— START DATA SEGMENT —

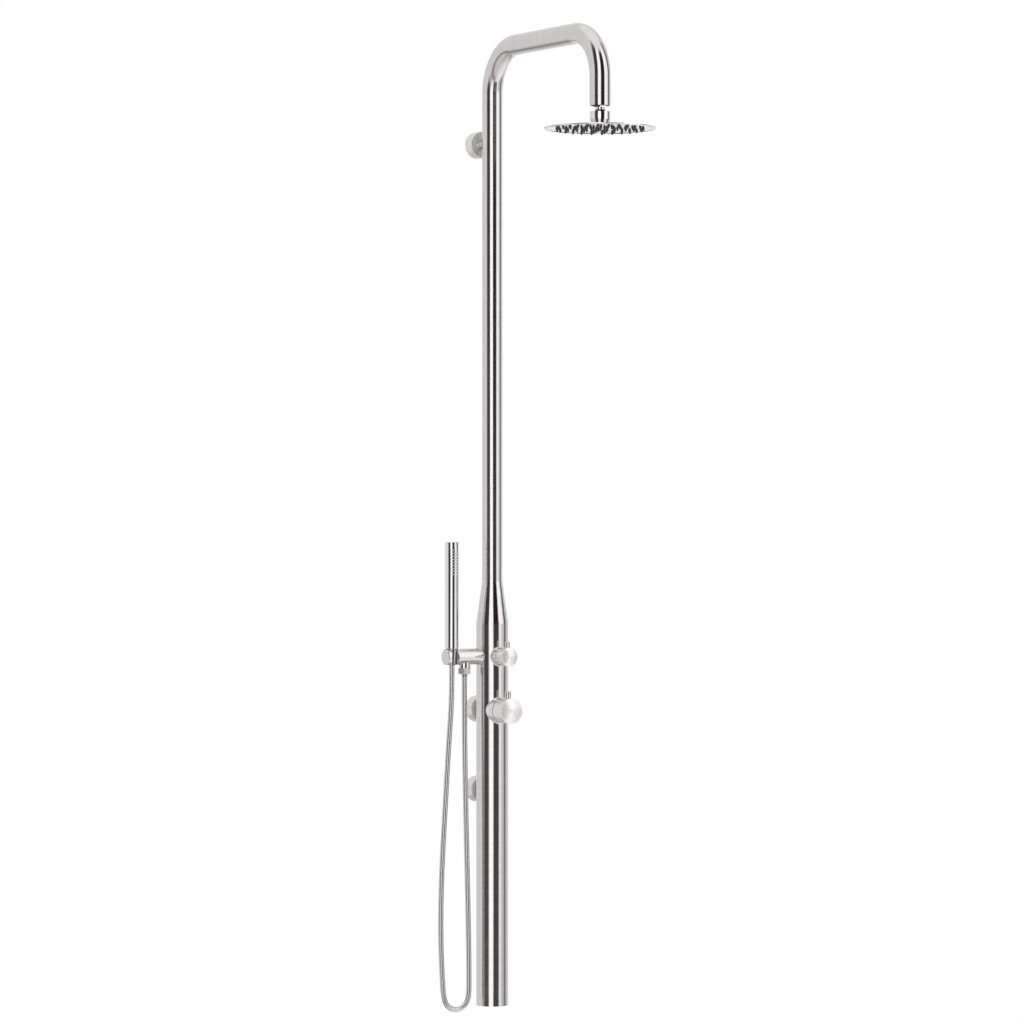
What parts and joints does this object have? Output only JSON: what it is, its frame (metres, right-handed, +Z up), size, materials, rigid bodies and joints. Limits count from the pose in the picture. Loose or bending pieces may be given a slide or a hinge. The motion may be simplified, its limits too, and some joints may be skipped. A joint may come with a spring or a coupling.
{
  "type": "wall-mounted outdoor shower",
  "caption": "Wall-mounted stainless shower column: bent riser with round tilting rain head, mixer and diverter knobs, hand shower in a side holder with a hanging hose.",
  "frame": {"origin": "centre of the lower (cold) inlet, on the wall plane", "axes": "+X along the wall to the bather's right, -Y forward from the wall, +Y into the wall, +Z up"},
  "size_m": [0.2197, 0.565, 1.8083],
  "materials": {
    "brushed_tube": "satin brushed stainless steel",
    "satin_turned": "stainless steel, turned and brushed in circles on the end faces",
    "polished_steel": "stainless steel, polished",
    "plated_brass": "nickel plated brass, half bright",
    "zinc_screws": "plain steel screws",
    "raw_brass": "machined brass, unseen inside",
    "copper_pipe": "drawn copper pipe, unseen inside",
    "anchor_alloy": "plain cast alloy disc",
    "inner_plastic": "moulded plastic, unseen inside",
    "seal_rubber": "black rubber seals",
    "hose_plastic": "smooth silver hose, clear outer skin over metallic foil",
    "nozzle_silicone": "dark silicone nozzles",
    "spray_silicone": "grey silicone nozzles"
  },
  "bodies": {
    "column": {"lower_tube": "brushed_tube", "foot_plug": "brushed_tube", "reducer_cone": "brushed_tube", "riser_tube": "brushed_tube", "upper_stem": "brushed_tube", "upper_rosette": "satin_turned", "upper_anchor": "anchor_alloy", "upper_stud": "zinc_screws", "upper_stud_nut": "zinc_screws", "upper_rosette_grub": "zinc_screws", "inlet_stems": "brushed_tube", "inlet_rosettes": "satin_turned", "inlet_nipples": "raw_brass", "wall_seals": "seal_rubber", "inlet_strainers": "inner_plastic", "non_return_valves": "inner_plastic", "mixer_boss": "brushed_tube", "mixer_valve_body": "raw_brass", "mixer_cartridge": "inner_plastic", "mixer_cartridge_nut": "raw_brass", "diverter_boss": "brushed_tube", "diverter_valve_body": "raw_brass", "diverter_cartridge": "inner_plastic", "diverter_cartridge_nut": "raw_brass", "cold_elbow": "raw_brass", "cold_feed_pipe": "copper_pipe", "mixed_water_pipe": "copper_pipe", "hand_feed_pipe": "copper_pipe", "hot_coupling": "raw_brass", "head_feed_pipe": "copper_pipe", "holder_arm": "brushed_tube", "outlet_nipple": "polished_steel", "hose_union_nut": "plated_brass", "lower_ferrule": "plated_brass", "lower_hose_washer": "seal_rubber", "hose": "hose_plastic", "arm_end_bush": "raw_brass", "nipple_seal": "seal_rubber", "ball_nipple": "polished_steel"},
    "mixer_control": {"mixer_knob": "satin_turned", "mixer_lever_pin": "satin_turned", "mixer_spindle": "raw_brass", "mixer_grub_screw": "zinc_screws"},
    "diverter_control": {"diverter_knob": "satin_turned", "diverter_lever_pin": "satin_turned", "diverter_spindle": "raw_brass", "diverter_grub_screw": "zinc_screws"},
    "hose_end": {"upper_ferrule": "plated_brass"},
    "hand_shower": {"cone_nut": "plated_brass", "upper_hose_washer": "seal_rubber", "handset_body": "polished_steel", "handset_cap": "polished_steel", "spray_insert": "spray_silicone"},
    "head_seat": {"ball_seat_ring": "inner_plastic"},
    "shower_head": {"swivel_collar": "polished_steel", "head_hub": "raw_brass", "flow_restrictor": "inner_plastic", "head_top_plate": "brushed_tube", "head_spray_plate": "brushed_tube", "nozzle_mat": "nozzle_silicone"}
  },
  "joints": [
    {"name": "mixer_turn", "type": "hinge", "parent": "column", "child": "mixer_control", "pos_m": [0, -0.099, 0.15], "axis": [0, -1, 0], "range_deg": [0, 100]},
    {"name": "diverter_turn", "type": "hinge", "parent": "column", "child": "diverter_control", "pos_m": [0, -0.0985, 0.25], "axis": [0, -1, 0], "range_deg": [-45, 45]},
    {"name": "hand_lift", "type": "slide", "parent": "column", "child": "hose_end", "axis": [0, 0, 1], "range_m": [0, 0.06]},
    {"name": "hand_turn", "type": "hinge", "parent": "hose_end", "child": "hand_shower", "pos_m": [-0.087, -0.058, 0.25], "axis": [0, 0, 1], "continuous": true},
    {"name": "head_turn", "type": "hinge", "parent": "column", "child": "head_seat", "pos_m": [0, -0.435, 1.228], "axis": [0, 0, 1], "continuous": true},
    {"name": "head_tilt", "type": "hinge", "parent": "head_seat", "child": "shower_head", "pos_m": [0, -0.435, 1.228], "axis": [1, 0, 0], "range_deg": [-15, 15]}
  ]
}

— END DATA SEGMENT —

WRITTEN TASK
Output the full listing exactly as it stands.

EXERCISE RESPONSE
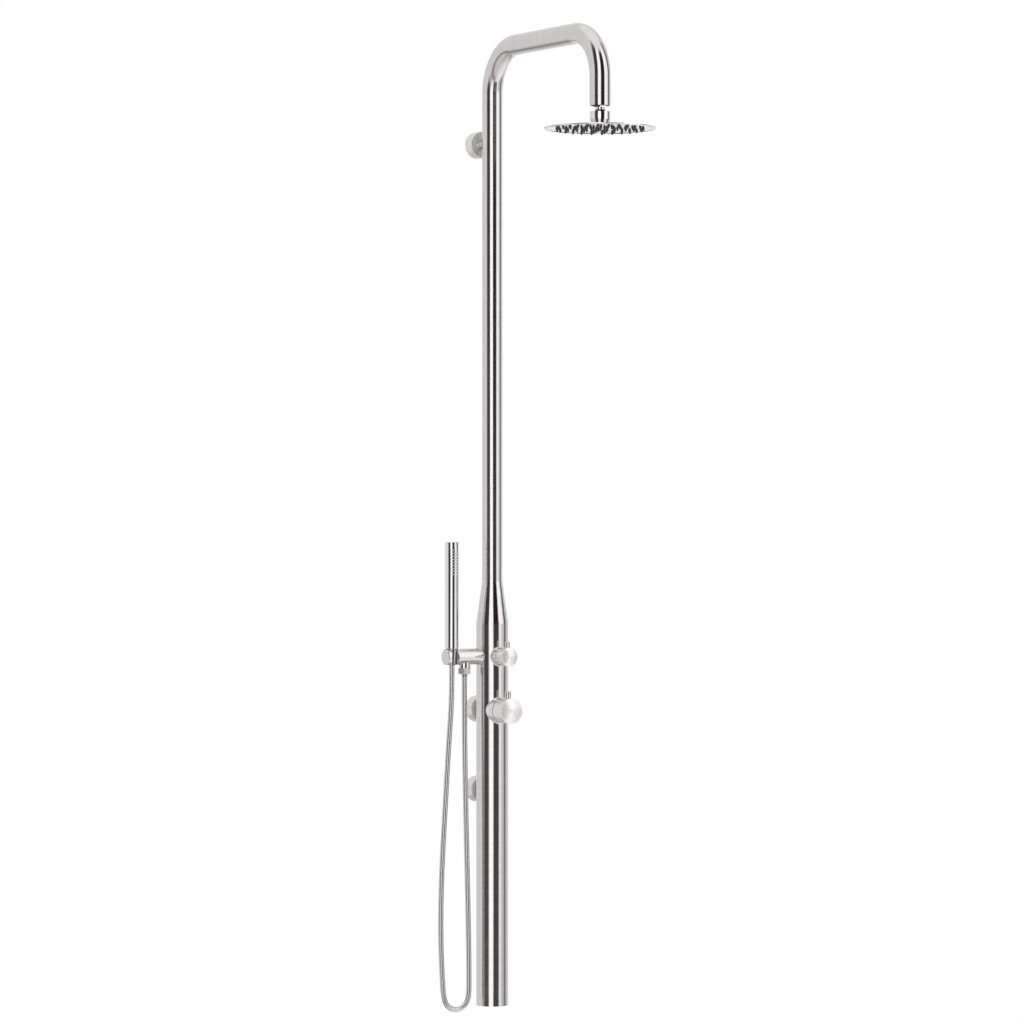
What parts and joints does this object have? Output only JSON: what it is, its frame (metres, right-handed, +Z up), size, materials, rigid bodies and joints. Limits count from the pose in the picture. Loose or bending pieces may be given a slide or a hinge. The motion may be simplified, its limits too, and some joints may be skipped. A joint may come with a spring or a coupling.
{
  "type": "wall-mounted outdoor shower",
  "caption": "Wall-mounted stainless shower column: bent riser with round tilting rain head, mixer and diverter knobs, hand shower in a side holder with a hanging hose.",
  "frame": {"origin": "centre of the lower (cold) inlet, on the wall plane", "axes": "+X along the wall to the bather's right, -Y forward from the wall, +Y into the wall, +Z up"},
  "size_m": [0.2197, 0.565, 1.8083],
  "materials": {
    "brushed_tube": "satin brushed stainless steel",
    "satin_turned": "stainless steel, turned and brushed in circles on the end faces",
    "polished_steel": "stainless steel, polished",
    "plated_brass": "nickel plated brass, half bright",
    "zinc_screws": "plain steel screws",
    "raw_brass": "machined brass, unseen inside",
    "copper_pipe": "drawn copper pipe, unseen inside",
    "anchor_alloy": "plain cast alloy disc",
    "inner_plastic": "moulded plastic, unseen inside",
    "seal_rubber": "black rubber seals",
    "hose_plastic": "smooth silver hose, clear outer skin over metallic foil",
    "nozzle_silicone": "dark silicone nozzles",
    "spray_silicone": "grey silicone nozzles"
  },
  "bodies": {
    "column": {"lower_tube": "brushed_tube", "foot_plug": "brushed_tube", "reducer_cone": "brushed_tube", "riser_tube": "brushed_tube", "upper_stem": "brushed_tube", "upper_rosette": "satin_turned", "upper_anchor": "anchor_alloy", "upper_stud": "zinc_screws", "upper_stud_nut": "zinc_screws", "upper_rosette_grub": "zinc_screws", "inlet_stems": "brushed_tube", "inlet_rosettes": "satin_turned", "inlet_nipples": "raw_brass", "wall_seals": "seal_rubber", "inlet_strainers": "inner_plastic", "non_return_valves": "inner_plastic", "mixer_boss": "brushed_tube", "mixer_valve_body": "raw_brass", "mixer_cartridge": "inner_plastic", "mixer_cartridge_nut": "raw_brass", "diverter_boss": "brushed_tube", "diverter_valve_body": "raw_brass", "diverter_cartridge": "inner_plastic", "diverter_cartridge_nut": "raw_brass", "cold_elbow": "raw_brass", "cold_feed_pipe": "copper_pipe", "mixed_water_pipe": "copper_pipe", "hand_feed_pipe": "copper_pipe", "hot_coupling": "raw_brass", "head_feed_pipe": "copper_pipe", "holder_arm": "brushed_tube", "outlet_nipple": "polished_steel", "hose_union_nut": "plated_brass", "lower_ferrule": "plated_brass", "lower_hose_washer": "seal_rubber", "hose": "hose_plastic", "arm_end_bush": "raw_brass", "nipple_seal": "seal_rubber", "ball_nipple": "polished_steel"},
    "mixer_control": {"mixer_knob": "satin_turned", "mixer_lever_pin": "satin_turned", "mixer_spindle": "raw_brass", "mixer_grub_screw": "zinc_screws"},
    "diverter_control": {"diverter_knob": "satin_turned", "diverter_lever_pin": "satin_turned", "diverter_spindle": "raw_brass", "diverter_grub_screw": "zinc_screws"},
    "hose_end": {"upper_ferrule": "plated_brass"},
    "hand_shower": {"cone_nut": "plated_brass", "upper_hose_washer": "seal_rubber", "handset_body": "polished_steel", "handset_cap": "polished_steel", "spray_insert": "spray_silicone"},
    "head_seat": {"ball_seat_ring": "inner_plastic"},
    "shower_head": {"swivel_collar": "polished_steel", "head_hub": "raw_brass", "flow_restrictor": "inner_plastic", "head_top_plate": "brushed_tube", "head_spray_plate": "brushed_tube", "nozzle_mat": "nozzle_silicone"}
  },
  "joints": [
    {"name": "mixer_turn", "type": "hinge", "parent": "column", "child": "mixer_control", "pos_m": [0, -0.099, 0.15], "axis": [0, -1, 0], "range_deg": [0, 100]},
    {"name": "diverter_turn", "type": "hinge", "parent": "column", "child": "diverter_control", "pos_m": [0, -0.0985, 0.25], "axis": [0, -1, 0], "range_deg": [-45, 45]},
    {"name": "hand_lift", "type": "slide", "parent": "column", "child": "hose_end", "axis": [0, 0, 1], "range_m": [0, 0.06]},
    {"name": "hand_turn", "type": "hinge", "parent": "hose_end", "child": "hand_shower", "pos_m": [-0.087, -0.058, 0.25], "axis": [0, 0, 1], "continuous": true},
    {"name": "head_turn", "type": "hinge", "parent": "column", "child": "head_seat", "pos_m": [0, -0.435, 1.228], "axis": [0, 0, 1], "continuous": true},
    {"name": "head_tilt", "type": "hinge", "parent": "head_seat", "child": "shower_head", "pos_m": [0, -0.435, 1.228], "axis": [1, 0, 0], "range_deg": [-15, 15]}
  ]
}